___ Supplied entries ___
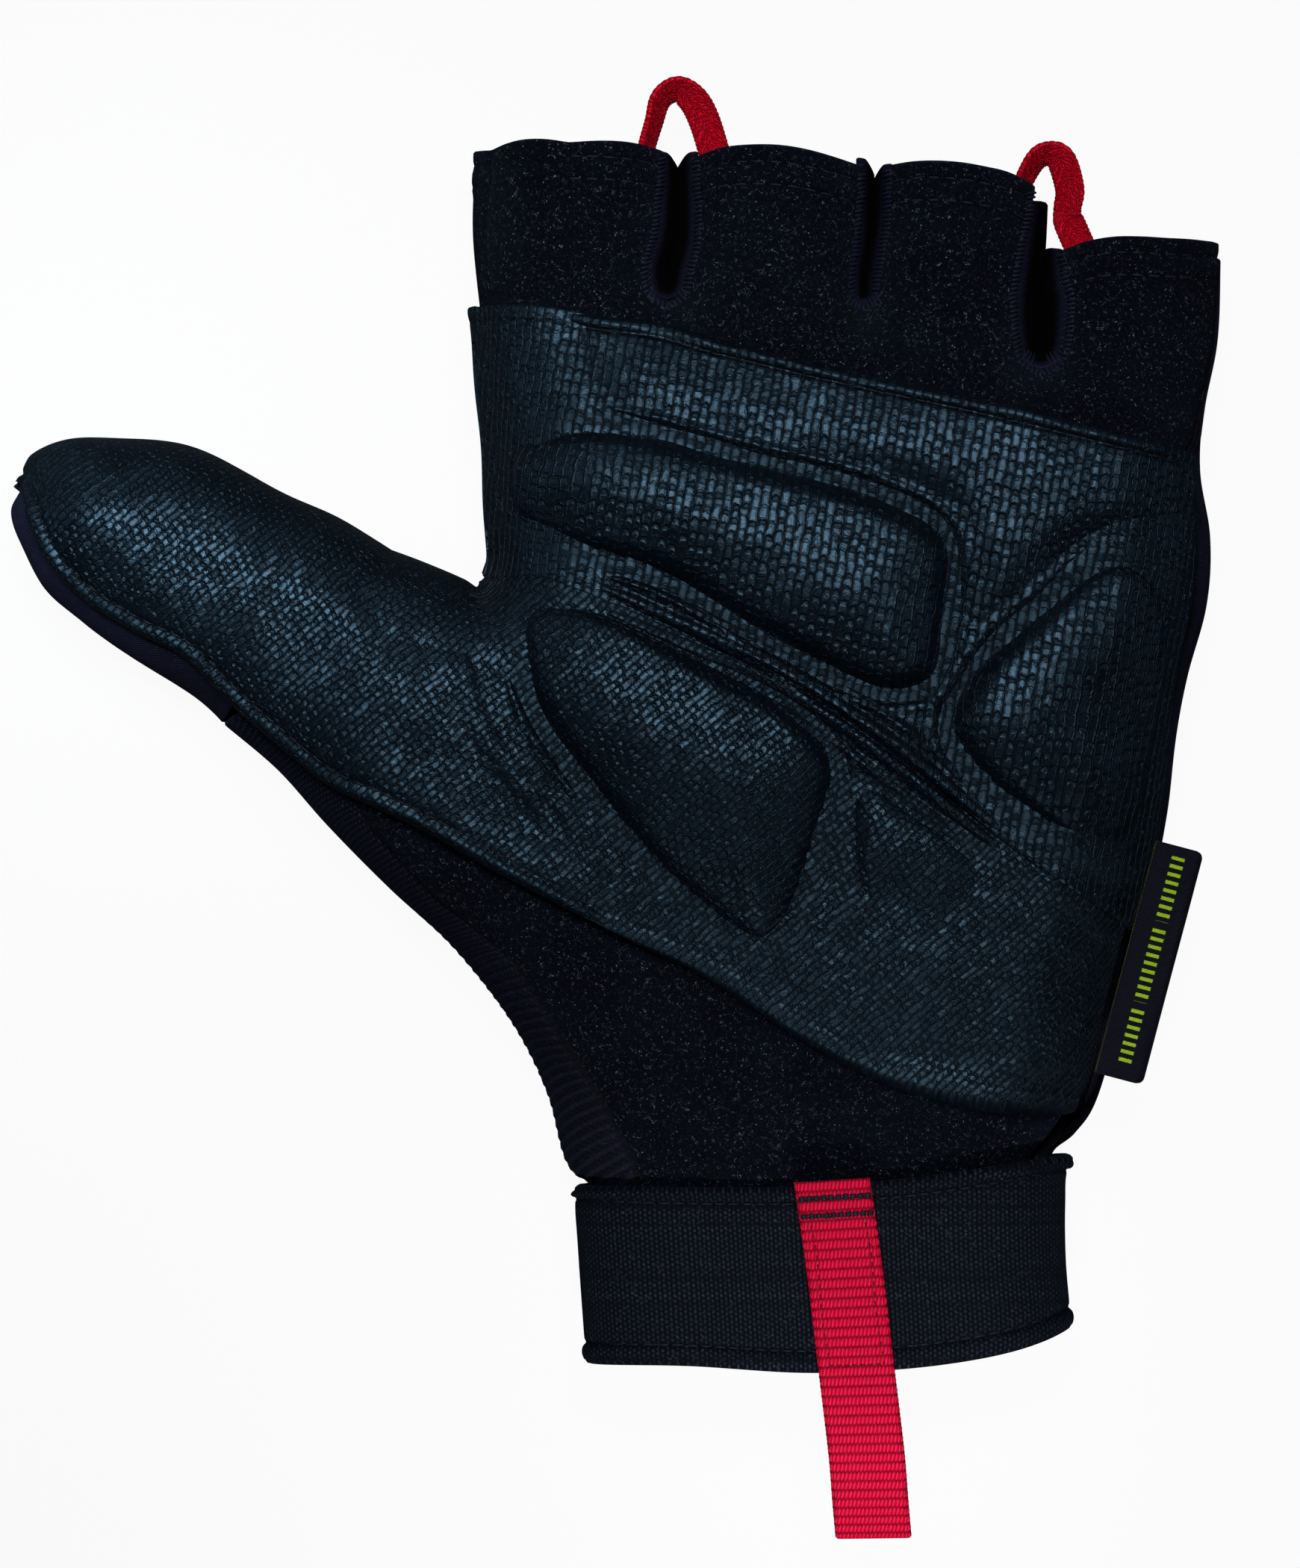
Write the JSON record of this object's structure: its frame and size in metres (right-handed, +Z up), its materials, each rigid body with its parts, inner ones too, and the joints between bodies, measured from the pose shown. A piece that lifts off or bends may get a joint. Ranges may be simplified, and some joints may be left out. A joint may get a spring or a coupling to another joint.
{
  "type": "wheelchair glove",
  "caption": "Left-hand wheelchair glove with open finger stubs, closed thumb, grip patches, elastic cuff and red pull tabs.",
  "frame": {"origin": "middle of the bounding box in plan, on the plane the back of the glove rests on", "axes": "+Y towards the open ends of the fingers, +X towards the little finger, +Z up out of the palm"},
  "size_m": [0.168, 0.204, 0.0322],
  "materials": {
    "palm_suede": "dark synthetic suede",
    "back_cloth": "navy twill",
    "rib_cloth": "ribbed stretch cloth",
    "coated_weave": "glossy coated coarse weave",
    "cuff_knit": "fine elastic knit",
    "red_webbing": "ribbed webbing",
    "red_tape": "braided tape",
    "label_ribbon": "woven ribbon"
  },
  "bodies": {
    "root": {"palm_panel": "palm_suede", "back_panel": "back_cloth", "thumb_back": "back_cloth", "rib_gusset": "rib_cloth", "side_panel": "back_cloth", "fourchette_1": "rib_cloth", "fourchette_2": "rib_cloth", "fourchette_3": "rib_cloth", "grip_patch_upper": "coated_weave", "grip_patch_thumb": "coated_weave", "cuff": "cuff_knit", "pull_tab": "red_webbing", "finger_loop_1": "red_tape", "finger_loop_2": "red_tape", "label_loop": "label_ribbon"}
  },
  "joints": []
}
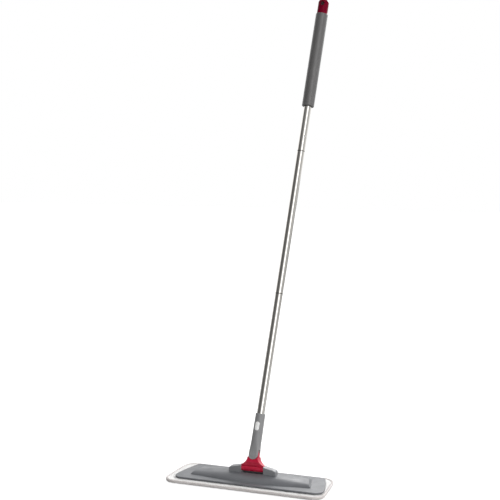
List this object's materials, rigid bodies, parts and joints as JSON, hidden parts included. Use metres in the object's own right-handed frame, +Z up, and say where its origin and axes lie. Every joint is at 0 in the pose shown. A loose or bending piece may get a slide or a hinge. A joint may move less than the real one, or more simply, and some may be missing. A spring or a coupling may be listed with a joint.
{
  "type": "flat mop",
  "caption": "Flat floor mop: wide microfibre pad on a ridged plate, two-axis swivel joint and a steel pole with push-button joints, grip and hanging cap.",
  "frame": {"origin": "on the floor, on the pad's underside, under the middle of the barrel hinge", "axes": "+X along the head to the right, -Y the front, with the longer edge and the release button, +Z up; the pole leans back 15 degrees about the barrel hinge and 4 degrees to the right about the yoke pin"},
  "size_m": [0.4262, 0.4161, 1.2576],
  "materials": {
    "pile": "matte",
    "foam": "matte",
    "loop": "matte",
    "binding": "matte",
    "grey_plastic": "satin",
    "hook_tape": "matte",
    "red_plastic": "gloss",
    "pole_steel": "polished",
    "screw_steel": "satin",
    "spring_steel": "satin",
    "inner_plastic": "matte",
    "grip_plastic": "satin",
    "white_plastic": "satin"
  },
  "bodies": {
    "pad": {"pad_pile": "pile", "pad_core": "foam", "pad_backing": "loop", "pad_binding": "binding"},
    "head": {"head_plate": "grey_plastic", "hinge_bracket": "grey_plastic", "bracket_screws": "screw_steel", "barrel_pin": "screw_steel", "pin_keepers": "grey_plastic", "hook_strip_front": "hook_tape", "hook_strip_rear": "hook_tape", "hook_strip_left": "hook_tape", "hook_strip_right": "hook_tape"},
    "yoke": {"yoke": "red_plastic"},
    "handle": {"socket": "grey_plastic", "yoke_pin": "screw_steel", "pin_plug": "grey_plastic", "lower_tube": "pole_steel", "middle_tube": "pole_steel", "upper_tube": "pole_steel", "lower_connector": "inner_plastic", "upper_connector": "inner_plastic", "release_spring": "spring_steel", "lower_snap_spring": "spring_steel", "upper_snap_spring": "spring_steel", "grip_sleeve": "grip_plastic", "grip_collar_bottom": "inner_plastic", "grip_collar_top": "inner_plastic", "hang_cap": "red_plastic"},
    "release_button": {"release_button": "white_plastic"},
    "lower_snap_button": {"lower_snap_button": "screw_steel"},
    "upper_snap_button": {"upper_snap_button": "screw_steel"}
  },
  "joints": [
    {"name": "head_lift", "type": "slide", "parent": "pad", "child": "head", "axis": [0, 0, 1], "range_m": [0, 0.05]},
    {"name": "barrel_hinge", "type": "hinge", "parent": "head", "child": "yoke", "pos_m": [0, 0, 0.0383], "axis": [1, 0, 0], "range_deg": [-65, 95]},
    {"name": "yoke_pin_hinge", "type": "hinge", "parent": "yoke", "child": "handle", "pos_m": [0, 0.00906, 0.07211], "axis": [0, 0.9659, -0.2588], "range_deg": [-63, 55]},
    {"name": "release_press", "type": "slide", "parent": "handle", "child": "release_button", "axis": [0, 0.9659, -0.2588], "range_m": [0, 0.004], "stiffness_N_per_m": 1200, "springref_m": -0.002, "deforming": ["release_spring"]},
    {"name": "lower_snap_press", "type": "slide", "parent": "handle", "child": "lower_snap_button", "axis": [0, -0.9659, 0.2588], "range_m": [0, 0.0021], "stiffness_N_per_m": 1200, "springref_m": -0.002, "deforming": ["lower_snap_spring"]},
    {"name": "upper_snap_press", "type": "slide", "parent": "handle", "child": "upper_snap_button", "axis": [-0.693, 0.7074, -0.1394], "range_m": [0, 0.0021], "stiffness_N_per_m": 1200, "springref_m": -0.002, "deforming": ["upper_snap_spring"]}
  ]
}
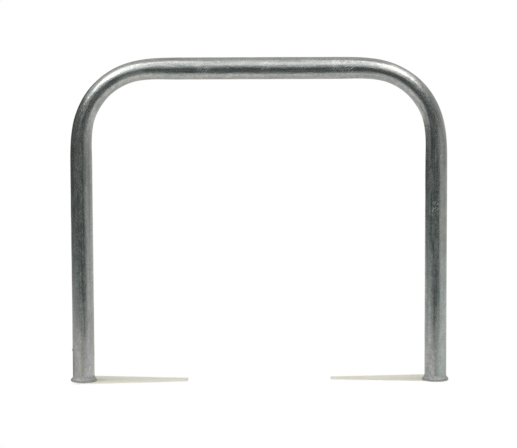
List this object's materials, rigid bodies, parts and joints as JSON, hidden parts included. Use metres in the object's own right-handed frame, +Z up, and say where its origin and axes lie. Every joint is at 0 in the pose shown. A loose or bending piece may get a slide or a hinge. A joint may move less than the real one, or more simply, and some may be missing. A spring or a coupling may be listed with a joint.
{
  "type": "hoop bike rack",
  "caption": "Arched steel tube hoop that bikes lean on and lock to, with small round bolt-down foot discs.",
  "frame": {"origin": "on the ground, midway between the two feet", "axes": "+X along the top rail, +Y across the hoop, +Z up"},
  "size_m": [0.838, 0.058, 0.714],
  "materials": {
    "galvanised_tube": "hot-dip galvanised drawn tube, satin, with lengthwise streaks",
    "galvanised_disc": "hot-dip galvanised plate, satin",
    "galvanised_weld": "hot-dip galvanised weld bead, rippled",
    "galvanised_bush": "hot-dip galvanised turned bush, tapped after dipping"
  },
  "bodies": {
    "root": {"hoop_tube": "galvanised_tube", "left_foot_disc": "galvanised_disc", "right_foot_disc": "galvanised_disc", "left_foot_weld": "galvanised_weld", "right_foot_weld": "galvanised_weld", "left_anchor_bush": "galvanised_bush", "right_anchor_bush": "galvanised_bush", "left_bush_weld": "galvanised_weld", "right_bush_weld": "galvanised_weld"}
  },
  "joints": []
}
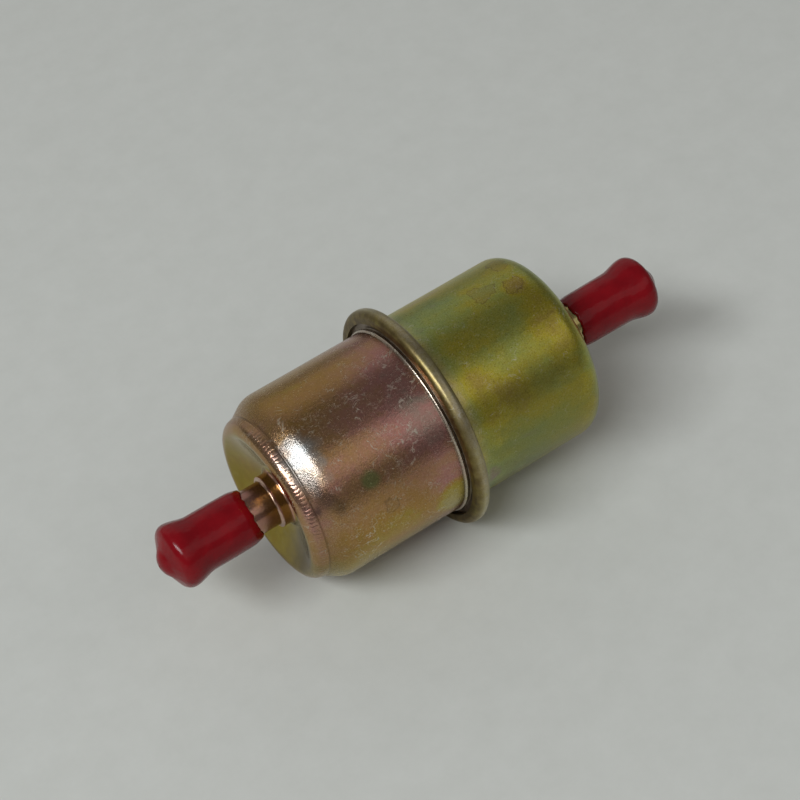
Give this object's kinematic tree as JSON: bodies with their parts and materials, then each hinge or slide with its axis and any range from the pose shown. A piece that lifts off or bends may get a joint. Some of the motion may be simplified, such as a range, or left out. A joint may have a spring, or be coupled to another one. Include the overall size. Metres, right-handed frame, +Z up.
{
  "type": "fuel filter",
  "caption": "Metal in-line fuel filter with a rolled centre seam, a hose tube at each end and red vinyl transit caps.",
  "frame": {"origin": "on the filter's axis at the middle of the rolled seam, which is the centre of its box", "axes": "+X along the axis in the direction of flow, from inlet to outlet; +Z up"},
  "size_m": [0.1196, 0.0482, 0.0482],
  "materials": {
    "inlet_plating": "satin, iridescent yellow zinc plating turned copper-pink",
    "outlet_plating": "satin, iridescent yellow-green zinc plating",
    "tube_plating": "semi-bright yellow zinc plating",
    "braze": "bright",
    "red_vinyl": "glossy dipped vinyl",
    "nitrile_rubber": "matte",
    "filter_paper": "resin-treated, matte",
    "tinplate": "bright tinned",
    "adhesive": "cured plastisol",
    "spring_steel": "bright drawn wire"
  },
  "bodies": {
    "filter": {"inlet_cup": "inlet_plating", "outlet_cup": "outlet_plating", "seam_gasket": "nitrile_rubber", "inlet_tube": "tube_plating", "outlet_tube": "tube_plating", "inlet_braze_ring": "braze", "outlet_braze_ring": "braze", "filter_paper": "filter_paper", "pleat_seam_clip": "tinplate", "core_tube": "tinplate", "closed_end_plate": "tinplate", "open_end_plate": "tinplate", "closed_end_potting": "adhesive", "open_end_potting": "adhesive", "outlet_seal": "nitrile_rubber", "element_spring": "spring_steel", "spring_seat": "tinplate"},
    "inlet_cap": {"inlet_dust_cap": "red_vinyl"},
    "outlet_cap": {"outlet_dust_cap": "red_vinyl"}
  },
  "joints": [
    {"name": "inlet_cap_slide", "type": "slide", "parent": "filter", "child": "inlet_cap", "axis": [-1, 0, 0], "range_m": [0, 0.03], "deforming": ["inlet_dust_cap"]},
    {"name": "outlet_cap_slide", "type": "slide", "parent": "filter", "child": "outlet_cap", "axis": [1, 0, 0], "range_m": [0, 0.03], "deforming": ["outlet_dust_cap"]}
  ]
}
___
▶ Work to be completed
Scan the material line by line and report each one that contains "between".

▶ In response
Write the JSON record of this object's structure: its frame and size in metres (right-handed, +Z up), its materials, each rigid body with its parts, inner ones too, and the joints between bodies, measured from the pose shown. A piece that lifts off or bends may get a joint. Ranges may be simplified, and some joints may be left out. A joint may get a spring or a coupling to another joint.
  "frame": {"origin": "on the ground, midway between the two feet", "axes": "+X along the top rail, +Y across the hoop, +Z up"},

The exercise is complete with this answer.